For those who don’t know what I’m talking about: if you’ve existed on the internet for any length of time in the last 21 years, you have, whether you know it or not, come across something from Rooster Teeth. Red vs Blue, one of the longest-running web series of all time; the vast corpus of gameplay videos from the late Achievement Hunter; animated shows like RWBY; hundreds of stupid comedy sketches, dozens of podcasts… the list goes on and on. They’ve been making dumb stuff on the internet longer than YouTube has existed, and what started as a few blokes playing Halo in someone’s front room turned into something so much bigger. It’s not been smooth sailing – there’s been bad content, there have been bad times, there have been some quite serious scandals. But Rooster Teeth has kept going, and the community that has built up over two decades of making stupid stuff has kept on supporting it.

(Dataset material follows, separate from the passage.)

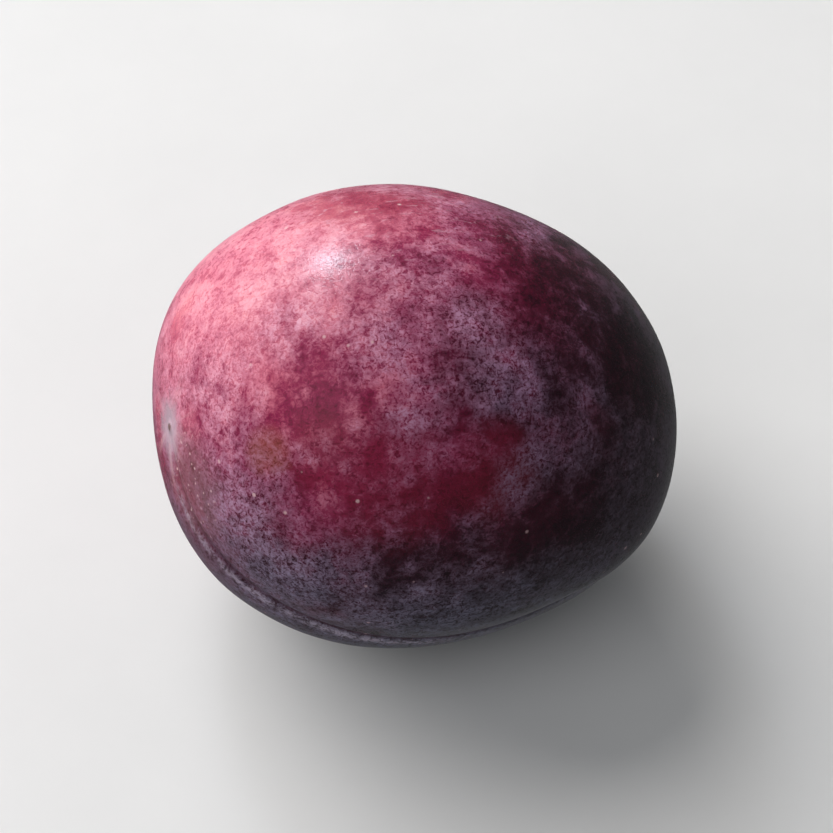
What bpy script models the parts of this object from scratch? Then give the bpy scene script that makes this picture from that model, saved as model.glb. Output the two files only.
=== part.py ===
"""A whole plum lying on its side on a small flat spot, its crease facing the front and its stem end at +X.

The fruit is shaped upright, stem end up and crease towards +X, then turned as it lies and set on z = 0.
"""

from collections import namedtuple
from math import asin, atan2, cos, exp, hypot, pi, radians, sin, tanh

import bpy
from mathutils import Matrix, Vector

# Size of the fruit
LENGTH = 0.0590  # blossom tip to the rim of the stem cavity
DEPTH = 0.0535  # crease to the back
WIDTH = 0.0520  # cheek to cheek

# Body, before the cavity and the crease are pressed in
BODY_LENGTH = 0.0647
BODY_LEAN = radians(6)  # the longest line leans from the stem line, towards the crease at the stem end
BLUNTNESS = 0.0008  # the half towards the blossom end is fuller by about this

# Slow swellings of the grown fruit: where from the stem line, where around from the crease, how high, how wide
Swelling = namedtuple("Swelling", "polar around height spread")
SWELLINGS = (
    Swelling(radians(38), radians(-15), 0.0009, radians(15)),  # near shoulder, beside the crease
    Swelling(radians(40), radians(24), 0.0007, radians(15)),  # far shoulder
    Swelling(radians(95), radians(-8), 0.0003, radians(20)),  # front of the near lobe
    Swelling(radians(46), radians(-145), 0.0004, radians(20)),  # back shoulder
    Swelling(radians(119), radians(180), -0.0006, radians(18)),  # slight hollow of the back
    Swelling(radians(147), radians(157), 0.0004, radians(18)),  # heel behind the blossom end
)

# Blossom end: a blunt tip with a small dimple
TIP_FLATTENING = 0.0030
TIP_SPREAD = radians(30)
DIMPLE_DEPTH = 0.0003
DIMPLE_RADIUS = 0.0016

# Stem cavity
CAVITY_DEPTH = 0.0058
CAVITY_RADIUS = 0.0062
SCAR_RADIUS = 0.0013  # flat floor where the stem let go

# Crease from the stem cavity to just past the blossom tip
CREASE_DEPTH = 0.0004  # towards the blossom end
CREASE_RADIUS = 0.0029  # half of the trough's width
NOTCH_DEPTH = 0.0010  # the crease is deeper by this where it leaves the cavity
NOTCH_PLACE = radians(24)
NOTCH_SPREAD = radians(28)
CREASE_END = radians(176)
CREASE_FADE = radians(22)
LIP_HEIGHT = 0.0004  # the far lobe stands prouder than the near one
LIP_RADIUS = 0.0060

# How it lies
STEM_DIP = radians(14.5)  # the stem end points this far below level
CREASE_DROP = radians(24)  # the crease runs this far below the front
FLAT_DEPTH = 0.00065  # the skin pressed flat by the fruit's weight

# Mesh: meridians gather towards the crease and rings towards both ends
MERIDIANS = 84
RINGS = 56
MERIDIAN_GATHER = 0.6
RING_GATHER = 0.45

SKIN_COLOUR = (0.155, 0.022, 0.050, 1.0)
SKIN_ROUGHNESS = 0.45


def clear_scene():
    for obj in list(bpy.data.objects):
        bpy.data.objects.remove(obj, do_unlink=True)


def bump(distance, spread):
    """1 at the middle, falling smoothly to almost 0 at twice the spread."""
    return exp(-((distance / spread) ** 2))


def ramp(value, start, end):
    """0 at start and 1 at end, with eased ends."""
    share = min(max((value - start) / (end - start), 0.0), 1.0)
    return share * share * (3.0 - 2.0 * share)


def unit_direction(polar, around):
    return Vector((sin(polar) * cos(around), sin(polar) * sin(around), cos(polar)))


def body_radius(direction, polar):
    """Distance from the middle to the body, without its cavity and crease."""
    x = direction.x * cos(BODY_LEAN) - direction.z * sin(BODY_LEAN)
    z = direction.x * sin(BODY_LEAN) + direction.z * cos(BODY_LEAN)
    y = direction.y
    oval = 1.0 / hypot(2 * x / DEPTH, 2 * y / WIDTH, 2 * z / BODY_LENGTH)
    fullness = BLUNTNESS * (5 * z**3 - 3 * z) / 2
    radius = oval + fullness - TIP_FLATTENING * bump(pi - polar, TIP_SPREAD)
    for swelling in SWELLINGS:
        away = direction.angle(unit_direction(swelling.polar, swelling.around))
        radius += swelling.height * bump(away, swelling.spread)
    return radius


def cavity_depth(across):
    """Depth of the stem cavity at a distance across from the stem line."""
    return CAVITY_DEPTH * bump(max(across - SCAR_RADIUS, 0.0), CAVITY_RADIUS - SCAR_RADIUS)


def crease_depth(polar, across, aside):
    """Depth of the crease's trough at a distance aside of its middle, with the lobes' unequal lips."""
    fade = ramp(polar, CREASE_END, CREASE_END - CREASE_FADE) * ramp(across, SCAR_RADIUS, CAVITY_RADIUS)
    notch = NOTCH_DEPTH * bump(polar - NOTCH_PLACE, NOTCH_SPREAD)
    trough = (CREASE_DEPTH + notch) * bump(aside, CREASE_RADIUS)
    step = LIP_HEIGHT / 2 * tanh(aside / CREASE_RADIUS) * bump(aside, LIP_RADIUS)
    return fade * (trough - step)


def skin_point(polar, around):
    """Point of the upright fruit's skin, polar from the stem line and around from the crease."""
    direction = unit_direction(polar, around)
    radius = body_radius(direction, polar)
    across = radius * sin(polar)
    if polar < pi / 2:
        radius -= cavity_depth(across)
    else:
        radius -= DIMPLE_DEPTH * bump(across, DIMPLE_RADIUS)
    if abs(around) < pi / 2:
        radius -= crease_depth(polar, across, across * sin(around))
    return direction * radius


def shape_skin(mesh):
    """Moves a unit sphere's vertices onto the skin, then scales the fruit to its length, depth and width."""
    for vertex in mesh.vertices:
        polar = pi / 2 - asin(max(-1.0, min(1.0, vertex.co.z / vertex.co.length)))
        around = atan2(vertex.co.y, vertex.co.x)
        polar -= RING_GATHER * sin(2 * polar) / 2
        around -= MERIDIAN_GATHER * sin(around)
        vertex.co = skin_point(polar, around)
    for axis, size in enumerate((DEPTH, WIDTH, LENGTH)):
        reach = [vertex.co[axis] for vertex in mesh.vertices]
        scale = size / (max(reach) - min(reach))
        for vertex in mesh.vertices:
            vertex.co[axis] *= scale


def resting_turn():
    """The turn that lays the upright fruit down: its crease to the front, its stem end to +X."""
    stem = Vector((cos(STEM_DIP), 0.0, -sin(STEM_DIP)))
    underside = Vector((-sin(STEM_DIP), 0.0, -cos(STEM_DIP)))
    crease = Vector((0.0, -1.0, 0.0)) * cos(CREASE_DROP) + underside * sin(CREASE_DROP)
    return Matrix((crease, stem.cross(crease), stem)).transposed().to_4x4()


def set_down(mesh):
    """Presses the lowest skin flat, at z = 0, and centres the fruit over the origin."""
    floor = min(vertex.co.z for vertex in mesh.vertices) + FLAT_DEPTH
    for vertex in mesh.vertices:
        vertex.co.z = max(vertex.co.z, floor)
    middle = [0.0, 0.0, floor]
    for axis in (0, 1):
        reach = [vertex.co[axis] for vertex in mesh.vertices]
        middle[axis] = (max(reach) + min(reach)) / 2
    mesh.transform(Matrix.Translation(-Vector(middle)))


def skin_material():
    material = bpy.data.materials.new("plum skin")
    material.use_nodes = True
    shader = material.node_tree.nodes["Principled BSDF"]
    shader.inputs["Base Color"].default_value = SKIN_COLOUR
    shader.inputs["Roughness"].default_value = SKIN_ROUGHNESS
    shader.inputs["Metallic"].default_value = 0.0
    return material


def make_plum(collection):
    bpy.ops.mesh.primitive_uv_sphere_add(segments=MERIDIANS, ring_count=RINGS, radius=1.0)
    plum = bpy.context.object
    plum.name = "plum"
    plum.data.name = "plum"
    shape_skin(plum.data)
    plum.data.transform(resting_turn())
    set_down(plum.data)
    plum.data.shade_smooth()
    plum.data.materials.append(skin_material())
    for owner in list(plum.users_collection):
        owner.objects.unlink(plum)
    collection.objects.link(plum)


def main():
    clear_scene()
    collection = bpy.data.collections.new("plum")
    bpy.context.scene.collection.children.link(collection)
    make_plum(collection)


main()
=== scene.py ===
"""The looks of a whole plum: its fine skin, with bloom, crease, stem cavity and scars, on a pale floor."""

from math import cos, exp, radians, sin

import bpy
from mathutils import Matrix, Vector


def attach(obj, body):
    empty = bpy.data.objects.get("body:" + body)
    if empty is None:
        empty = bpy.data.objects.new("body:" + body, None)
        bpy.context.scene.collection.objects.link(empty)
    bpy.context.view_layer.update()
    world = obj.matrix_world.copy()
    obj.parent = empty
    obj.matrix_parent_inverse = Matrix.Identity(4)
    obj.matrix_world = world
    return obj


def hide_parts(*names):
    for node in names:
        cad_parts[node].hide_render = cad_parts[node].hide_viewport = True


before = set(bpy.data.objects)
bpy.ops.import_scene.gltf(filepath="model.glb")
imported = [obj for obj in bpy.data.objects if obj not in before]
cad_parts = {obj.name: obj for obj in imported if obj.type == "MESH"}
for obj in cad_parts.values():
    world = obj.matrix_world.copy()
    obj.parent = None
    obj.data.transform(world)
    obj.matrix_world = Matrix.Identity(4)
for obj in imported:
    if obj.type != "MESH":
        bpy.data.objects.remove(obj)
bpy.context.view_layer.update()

# The fruit's own axes: its middle, and how it lies, as in the solid
MIDDLE = Vector((-0.0014, -0.0001, 0.0256))
STEM_DIP = radians(14.5)
CREASE_DROP = radians(24)

# Fine mesh made from the solid's triangles
MERGE_DISTANCE = 1e-6
QUAD_BEND = radians(40)
QUAD_SKEW = radians(60)
SUBDIVISIONS = 2
LEAST_SHARE = 0.002  # a form is left out where it has less than this share of its height

# Fine forms of the skin
CREASE_LINE_DEPTH = 0.00022
CREASE_LINE_WIDTH = 0.0006
CREASE_LINE_START = 0.0022  # away from the stem line
CREASE_BOW = 0.0014  # the line bends this far towards the far cheek, just before the blossom end
BOW_PLACE = 0.0105
BOW_SPREAD = 0.0070
SCAR_RIM_RADIUS = 0.0017
SCAR_RIM_WIDTH = 0.0005
SCAR_RIM_HEIGHT = 0.0004
SCAR_PIT_RADIUS = 0.00102
SCAR_PIT_DEPTH = 0.0006
FOLD_COUNT = 11
FOLD_UNEVENNESS = 1.3
FOLD_HEIGHT = 0.00016
FOLD_RADIUS = 0.0036
FOLD_SPREAD = 0.0022
TIP_SCAR_RADIUS = 0.0007
TIP_SCAR_HEIGHT = 0.0003
LUMP_SIZE = 0.011
LUMP_HEIGHT = 0.00022

# Photographed view
VIEW_AZIMUTH = radians(-15)
VIEW_ELEVATION = radians(52)
VIEW_DISTANCE = 0.46
VIEW_WIDTH = 0.096  # width of the frame at the fruit
VIEW_TARGET = Vector((0.0, -0.001, 0.0262))
SENSOR_WIDTH = 36.0  # in millimetres
NEAREST_SEEN = 0.01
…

And it got big. Jokes from AH Minecraft videos ended up in Minecraft. Red vs Blue was so popular that Microsoft added a special button prompt into Halo so that characters could lower their weapons and look more natural when filmed having conversations. The characters of RWBY appeared alongside the Justice League onscreen and on-page. Superman has shared a panel with Ruby Rose!
More than twenty years of work means there are untold thousands of hours of content up there on the internet in so many genres. And it’s all being hastily archived now by a legion of fans, because it’s entirely possible that all this stuff will just disappear in less than two months. Because Rooster Teeth is, out of nowhere, being shut down by its owners, Warner Bros. It’s just… ending, like that. Everyone working there is out of a job. Every show, every podcast, all that work, is being cut off without warning.
And that, to put it mildly, sucks.
I haven’t been there since the beginning. But I’ve been watching RT content for half my life at this point. A friend told me to watch Red vs Blue, and I did. And I loved it. And then I found the sketches, and shows like Immersion. And when Achievement Hunter started experimenting with this hip new trend of ‘Let’s Play’ videos, I watched those too. Every week brought new stuff for teenage me to watch and laugh at. Every Friday I’d log in for another compilation of people playing Halo: Reach very badly and laugh along with Jack and Geoff. By the time I went off to university RWBY had me hooked; this madcap fairytale world with its absurd fight scenes and crazy worldbuilding. It was when Monty Oum, RWBY’s mastermind, died in early 2015 that I first decided to try and write every day, a decision cemented by Terry Pratchett’s death a few months later and a streak that I’ve still kept up almost a decade on. I wouldn’t be the author I am today without the people at Rooster Teeth.
Over the years my tastes changed, as did the content RT put out; I still tuned in for RWBY and a couple of podcasts, but I had other things I’d rather have been watching. But it was still always there. I still listened to the F**ckface podcast every week – just a handful of idiots talking about nothing in particular, but for the most part that same handful of idiots I’d grown up with, watching them talk about nothing in particular, or play games badly, or make dumb jokes. It was always there. It’s always been there. When I needed a laugh, or a pick-me-up, or to relax, there was always some bit of RT, old or new, that would do the trick.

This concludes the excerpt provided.